Caution for employment, payroll, and tax questions

This article is general career guidance for job seekers, not legal, tax, payroll, or employment advice. Remote work can involve local employment rules, contractor classification, benefits, taxes, and cross-border payroll considerations. When a decision affects your legal status, compensation, taxes, benefits, or employment contract, check official local guidance or speak with a qualified tax, legal, payroll, or employment professional.

What this means for your career planning

The move to remote work is changing how people build careers. It is no longer necessary to wait for a role near a headquarters city if you have the skills employers want. That opens the door to broader opportunities, but it also requires a sharper strategy.

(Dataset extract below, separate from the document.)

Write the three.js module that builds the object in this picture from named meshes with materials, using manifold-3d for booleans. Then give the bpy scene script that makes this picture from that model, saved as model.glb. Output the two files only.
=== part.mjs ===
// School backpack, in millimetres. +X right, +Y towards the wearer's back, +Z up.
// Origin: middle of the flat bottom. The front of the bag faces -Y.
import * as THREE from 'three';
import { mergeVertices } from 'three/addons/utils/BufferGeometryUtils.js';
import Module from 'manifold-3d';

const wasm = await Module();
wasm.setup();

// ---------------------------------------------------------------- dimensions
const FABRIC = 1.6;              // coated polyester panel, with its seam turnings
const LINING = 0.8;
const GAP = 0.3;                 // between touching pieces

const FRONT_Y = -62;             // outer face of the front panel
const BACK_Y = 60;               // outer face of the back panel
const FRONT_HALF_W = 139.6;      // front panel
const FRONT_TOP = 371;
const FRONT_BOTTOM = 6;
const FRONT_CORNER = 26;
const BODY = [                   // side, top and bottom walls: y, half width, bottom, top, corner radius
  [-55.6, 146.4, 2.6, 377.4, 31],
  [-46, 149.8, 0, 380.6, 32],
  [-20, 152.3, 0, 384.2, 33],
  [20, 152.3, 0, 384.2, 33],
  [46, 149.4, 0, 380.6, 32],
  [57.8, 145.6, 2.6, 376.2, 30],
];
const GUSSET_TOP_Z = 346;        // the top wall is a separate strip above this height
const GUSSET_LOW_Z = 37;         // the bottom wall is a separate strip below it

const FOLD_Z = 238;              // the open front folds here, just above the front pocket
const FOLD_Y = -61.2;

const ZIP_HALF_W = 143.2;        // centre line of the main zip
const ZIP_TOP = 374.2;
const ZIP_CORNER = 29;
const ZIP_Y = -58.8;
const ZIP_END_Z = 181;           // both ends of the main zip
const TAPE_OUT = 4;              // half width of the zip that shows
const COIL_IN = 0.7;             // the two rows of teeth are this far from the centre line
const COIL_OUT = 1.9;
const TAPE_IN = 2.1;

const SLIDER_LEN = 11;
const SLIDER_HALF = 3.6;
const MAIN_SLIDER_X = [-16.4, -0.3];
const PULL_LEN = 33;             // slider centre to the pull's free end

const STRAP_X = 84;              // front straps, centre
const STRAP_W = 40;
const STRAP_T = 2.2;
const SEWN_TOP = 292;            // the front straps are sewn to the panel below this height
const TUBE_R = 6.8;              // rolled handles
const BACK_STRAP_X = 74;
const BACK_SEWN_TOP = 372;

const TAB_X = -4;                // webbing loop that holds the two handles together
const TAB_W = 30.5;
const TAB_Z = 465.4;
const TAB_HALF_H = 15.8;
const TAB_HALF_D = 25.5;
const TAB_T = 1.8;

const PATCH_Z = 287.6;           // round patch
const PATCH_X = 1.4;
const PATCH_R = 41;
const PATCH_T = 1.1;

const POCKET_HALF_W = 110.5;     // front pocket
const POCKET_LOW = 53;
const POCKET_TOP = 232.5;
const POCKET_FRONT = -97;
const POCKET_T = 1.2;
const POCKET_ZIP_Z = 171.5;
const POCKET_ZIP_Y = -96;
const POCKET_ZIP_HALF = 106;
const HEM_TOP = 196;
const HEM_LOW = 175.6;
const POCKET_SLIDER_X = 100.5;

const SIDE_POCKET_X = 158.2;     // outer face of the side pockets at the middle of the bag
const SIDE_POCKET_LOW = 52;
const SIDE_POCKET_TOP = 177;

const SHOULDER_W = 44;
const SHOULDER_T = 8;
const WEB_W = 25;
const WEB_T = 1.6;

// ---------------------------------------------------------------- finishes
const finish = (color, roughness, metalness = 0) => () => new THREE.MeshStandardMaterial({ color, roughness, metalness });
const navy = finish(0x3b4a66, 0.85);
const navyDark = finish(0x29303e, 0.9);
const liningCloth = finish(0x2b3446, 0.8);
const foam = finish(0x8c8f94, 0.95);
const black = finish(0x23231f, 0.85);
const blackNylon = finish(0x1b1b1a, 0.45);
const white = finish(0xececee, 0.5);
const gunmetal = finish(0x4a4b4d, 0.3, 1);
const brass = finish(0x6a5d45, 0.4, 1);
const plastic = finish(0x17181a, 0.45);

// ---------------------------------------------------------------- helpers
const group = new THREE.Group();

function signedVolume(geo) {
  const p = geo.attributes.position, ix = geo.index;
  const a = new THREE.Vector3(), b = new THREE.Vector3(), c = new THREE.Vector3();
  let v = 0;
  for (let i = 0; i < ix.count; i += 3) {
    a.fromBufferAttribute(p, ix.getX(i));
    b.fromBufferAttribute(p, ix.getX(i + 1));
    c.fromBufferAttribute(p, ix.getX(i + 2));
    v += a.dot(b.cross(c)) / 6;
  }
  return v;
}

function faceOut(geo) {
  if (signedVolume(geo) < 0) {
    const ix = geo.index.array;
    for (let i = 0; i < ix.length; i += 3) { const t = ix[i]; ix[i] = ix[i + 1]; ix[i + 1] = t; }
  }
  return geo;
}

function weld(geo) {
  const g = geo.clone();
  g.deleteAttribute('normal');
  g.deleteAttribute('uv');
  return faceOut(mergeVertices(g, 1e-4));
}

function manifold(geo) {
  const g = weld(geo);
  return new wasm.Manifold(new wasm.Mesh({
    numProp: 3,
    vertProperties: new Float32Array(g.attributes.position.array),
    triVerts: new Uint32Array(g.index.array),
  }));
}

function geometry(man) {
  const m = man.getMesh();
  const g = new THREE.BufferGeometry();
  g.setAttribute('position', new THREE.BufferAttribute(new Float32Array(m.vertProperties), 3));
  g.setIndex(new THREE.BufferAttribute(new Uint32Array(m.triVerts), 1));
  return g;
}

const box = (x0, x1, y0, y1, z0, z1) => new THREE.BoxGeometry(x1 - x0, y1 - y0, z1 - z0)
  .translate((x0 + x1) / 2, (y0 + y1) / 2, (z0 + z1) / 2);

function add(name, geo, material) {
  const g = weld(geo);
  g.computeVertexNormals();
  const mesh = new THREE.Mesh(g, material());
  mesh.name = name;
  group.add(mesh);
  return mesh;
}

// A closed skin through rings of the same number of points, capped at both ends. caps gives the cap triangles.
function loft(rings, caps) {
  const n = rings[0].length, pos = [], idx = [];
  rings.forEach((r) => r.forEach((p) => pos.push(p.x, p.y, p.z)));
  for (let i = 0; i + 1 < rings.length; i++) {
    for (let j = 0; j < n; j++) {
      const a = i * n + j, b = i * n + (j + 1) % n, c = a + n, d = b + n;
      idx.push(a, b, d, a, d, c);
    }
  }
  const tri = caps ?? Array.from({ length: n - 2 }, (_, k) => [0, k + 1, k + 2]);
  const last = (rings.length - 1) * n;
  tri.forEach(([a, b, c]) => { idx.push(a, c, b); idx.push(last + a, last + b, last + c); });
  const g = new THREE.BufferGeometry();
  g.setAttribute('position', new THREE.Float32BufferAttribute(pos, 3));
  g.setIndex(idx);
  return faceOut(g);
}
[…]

Update your resume for distributed work, build proof of self-management, and keep a running list of employers that regularly hire remotely. Pay attention to employer of record signals when you research companies, especially if you are applying from a location that is not listed in the job headline.

Find remote jobs on Hidden Jobs

Final takeaway

Remote work is not just a workplace trend. It is a hiring pattern, a career planning issue, and an opportunity for candidates who know how to look beyond obvious listings. Companies that invest in a structured global employment setup may be better prepared to hire across locations, which can create openings that are easy to miss if you only search standard job titles.

If you want to stay ahead, build a search process that surfaces hidden jobs, not just advertised ones. Look for remote-ready teams, EOR language, distributed team practices, and clear location policies. Then show employers that you can communicate clearly, work independently, and succeed from wherever you are eligible to work.